Il faut préciser que ce n’est pas la première descente effectuée par un Chef de gouvernement au port de Radès depuis 2011 et que le diagnostic effectué ne diffère pas beaucoup de ceux qui l’ont précédé. Tout le monde connaît où réside le mal dans ce port, où les règles de transparence, de la rigueur, de la compétitivité, de la qualité du service rendu sont bafouées par ceux-là mêmes qui sont prêts à utiliser tous les moyens pour que le statu quo perdure et le système mafieux continue à prospérer.

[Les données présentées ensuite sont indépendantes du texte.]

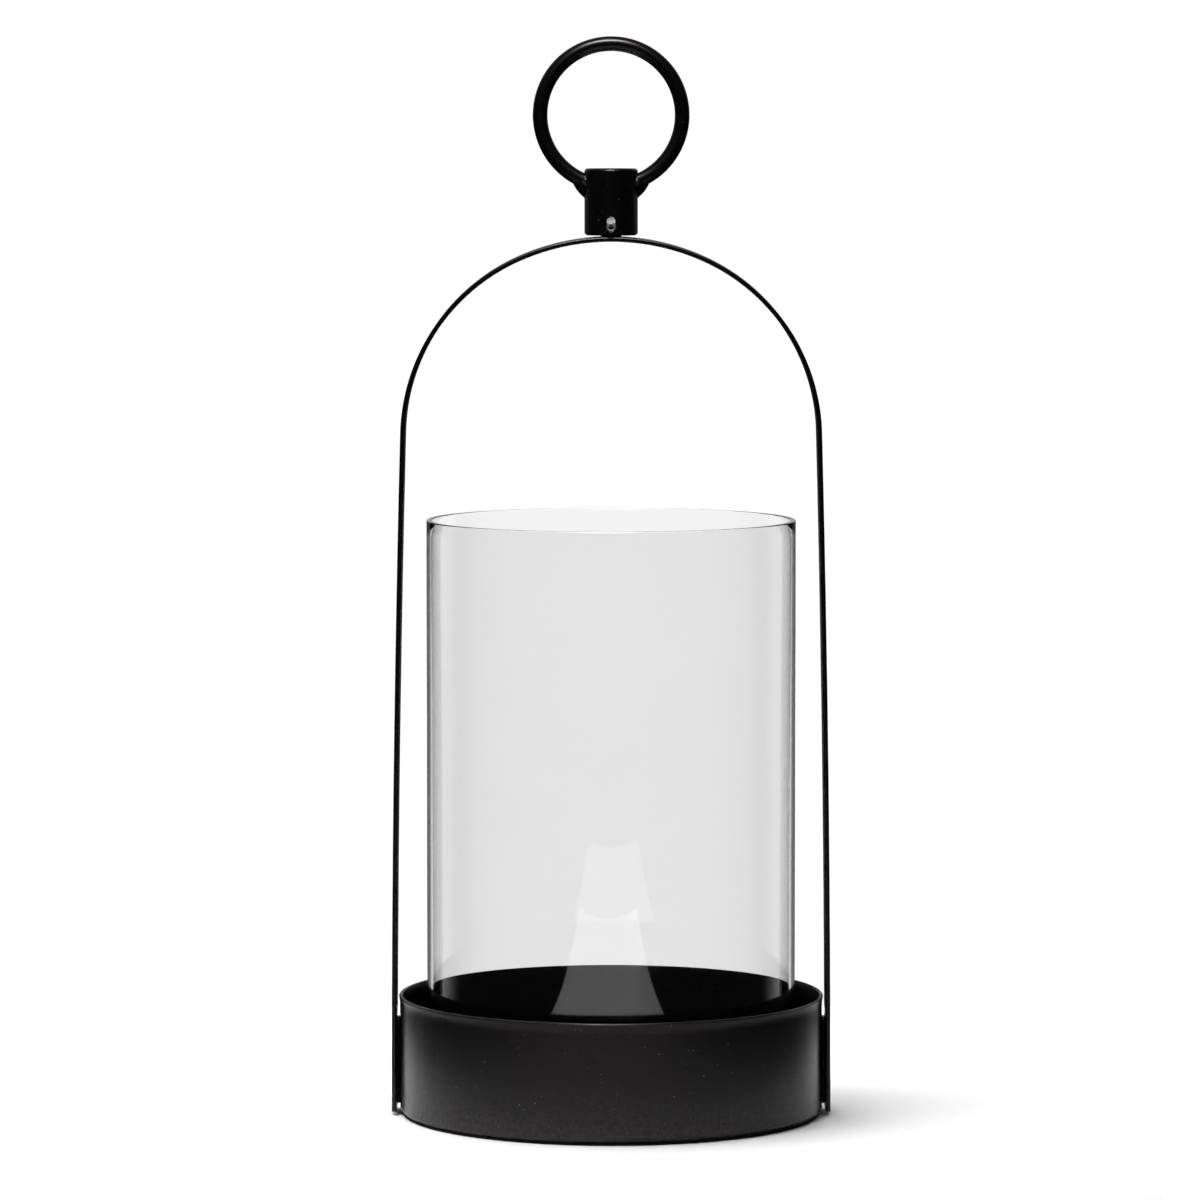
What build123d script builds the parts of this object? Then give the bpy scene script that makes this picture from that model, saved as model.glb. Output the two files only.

La faute n’incombe pas aux seuls douaniers, devenus par la force des choses un maillon essentiel dans le système de contrebande, de commerce illicite et de corruption que personne n’a pu vaincre. Les défaillances sont structurelles gagnant en complexité depuis 2011. Le port est devenu une sorte de no man’s land, une enclave contrôlée par une pieuvre prête à défendre ses intérêts par tous les moyens. Par la destruction des installations, des caméras de surveillance, des scanners, des chariots, le blocage de l’activité. Par l’opposition farouche des employés de la STAM à toute concurrence et présence de parties capables d’améliorer les performances de ce port.
La solution des problèmes dont souffre le port de Radès exige inévitablement beaucoup de courage et une détermination sans faille de briser le cercle des contrebandiers, des barons du commerce parallèle et de leurs complices et en même de forcer la mise en œuvre effective des réformes dans ce secteur névralgique.